Found a Stray Dog? – Whole Dog Journal
I think you can answer this question by asking yourself whether you would want this outcome if your dog went astray. Say you were on vacation for two weeks and your dog got away from the dog walker or neighborhood kid you hired to care for your dog while you were gone. Someone found the dog, but because they didn’t get a response to their found-dog posts or the report at the shelter, they assumed the dog had been “dumped” and gave the dog to their brother-in-law (or someone else). That person, your dog’s new owner, might never be aware that “your” dog is very much loved and missed and wanted.
If you fall in love with the dog, and are tempted to keep him yourself, just keep in mind that there can be any number of reasons why a person may be unable to search for their beloved dog, or see and respond to “found dog” ads. There was just an article in the Washington Post about a man who was in the hospital, with a friend taking care of his little dog. His condition worsened, and his doctors put him into a medically induced coma for over three weeks. Sometime after he was reawakened, his friend came to tell him the sad news that his dog had run away weeks before. The dog had been picked up and taken to a shelter, where, after being unclaimed for weeks, he was put up for adoption – and was adopted by a person who fostered him for the shelter.
Fortunately, an intermediary who was familiar with the shelter connected the adopter and the dog’s original owner, and acted as an intermediary to convince the new owner that the little dog really did belong with his original owner, who lost the dog through no fault of his own. But the media is full of stories like this with more contentious endings, where the new owners won’t give up their newly adopted dog, and the shelter is unable to legally intervene.

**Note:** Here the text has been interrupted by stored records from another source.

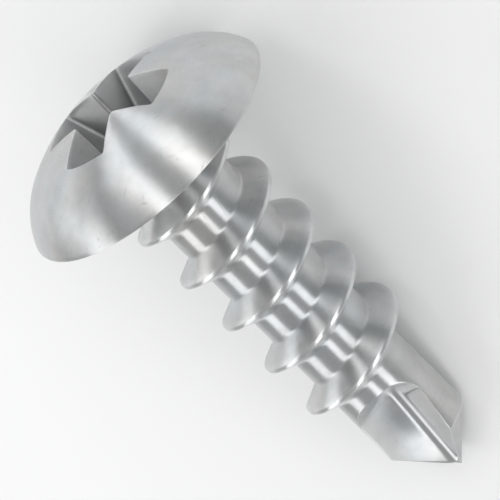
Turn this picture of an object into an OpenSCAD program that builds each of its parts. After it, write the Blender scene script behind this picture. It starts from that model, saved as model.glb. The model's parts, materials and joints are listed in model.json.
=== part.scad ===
// Self drilling screw with a domed truss head, a cross recess, a spaced
// thread and a two fluted drill point, turned and rolled from one blank.
// Millimetres. Each form is built about its own axis, with z = 0 on the
// bearing face under the head and z rising towards the point, and the
// finished screw is then laid on its side as it comes to rest.

/* [Head] */
// Diameter of the head across its rim
head_d = 9.8; // [8:0.1:14]
// Height of the head, from the bearing face to the crown
head_h = 2.4; // [2:0.05:4]
// Height of the upright edge round the rim
rim_edge = 0.08; // [0.04:0.01:0.3]
// Radius of the arc that rounds the dome down to the rim
shoulder_r = 2.65; // [1.6:0.05:3]
// Steepness of the dome where it meets the rim edge, in degrees
rim_slope = 68; // [55:1:75]
// Width left free between the thread's crest and the bearing face
bearing_gap = 0.06; // [0.02:0.01:0.5]
// Length of the fillet that blends the bearing face into the shank
fillet_len = 0.85; // [0.4:0.05:1.2]

/* [Cross recess] */
// Span of the recess across two opposite wings, where they meet the dome
recess_span = 5.2; // [4:0.05:6]
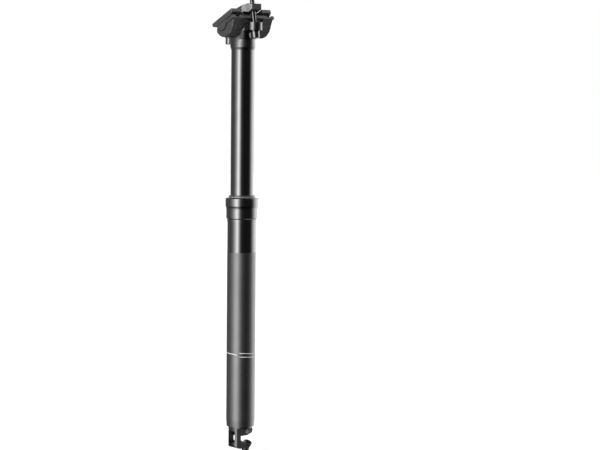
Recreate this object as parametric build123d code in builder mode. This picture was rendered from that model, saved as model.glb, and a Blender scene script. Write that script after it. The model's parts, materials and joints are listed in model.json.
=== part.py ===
from build123d import *
from math import cos, sin, sqrt, radians
import os

# Dropper seatpost, drawn upright: +Z runs up the post, +Y points to the front wheel, +X to the
# rider's right. The origin lies on the post's axis at the underside of the collar, where the
# post meets the rim of the frame's seat tube. It stands at its full height.

# overall sizes of the post
post_diameter = 31.6
post_wall = 1.4
tube_step = 6.2
stanchion_wall = 2.0
travel = 150.0
overlap_length = 45.0
foot_room = 24.7
tail_length = 7.6
tail_drop = 0.6
drop_gap = 9.1
head_rise = 29.4
clamp_pitch = 26.0

# clearances between pieces
running_clearance = 0.05
seat_clearance = 0.02
joint_clearance = 0.1
open_clearance = 0.3
cut_overrun = 1.0

post_radius = post_diameter / 2
post_bore = post_radius - post_wall
stanchion_radius = (post_diameter - tube_step) / 2
stanchion_bore = stanchion_radius - stanchion_wall
insertion_length = overlap_length + travel + foot_room
tail_end = -(insertion_length + tail_length)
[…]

It’s best if you can host the dog yourself while continuing to share occasional found-dog posts, at least for a couple months, before determining that no one is out there still looking for their dog. Ask your local shelter staff what the law in your state requires before you can consider a “found dog” your own, and when sufficient time has passed, get the dog licensed in your name and get microchipped – and make sure you register it as soon as possible.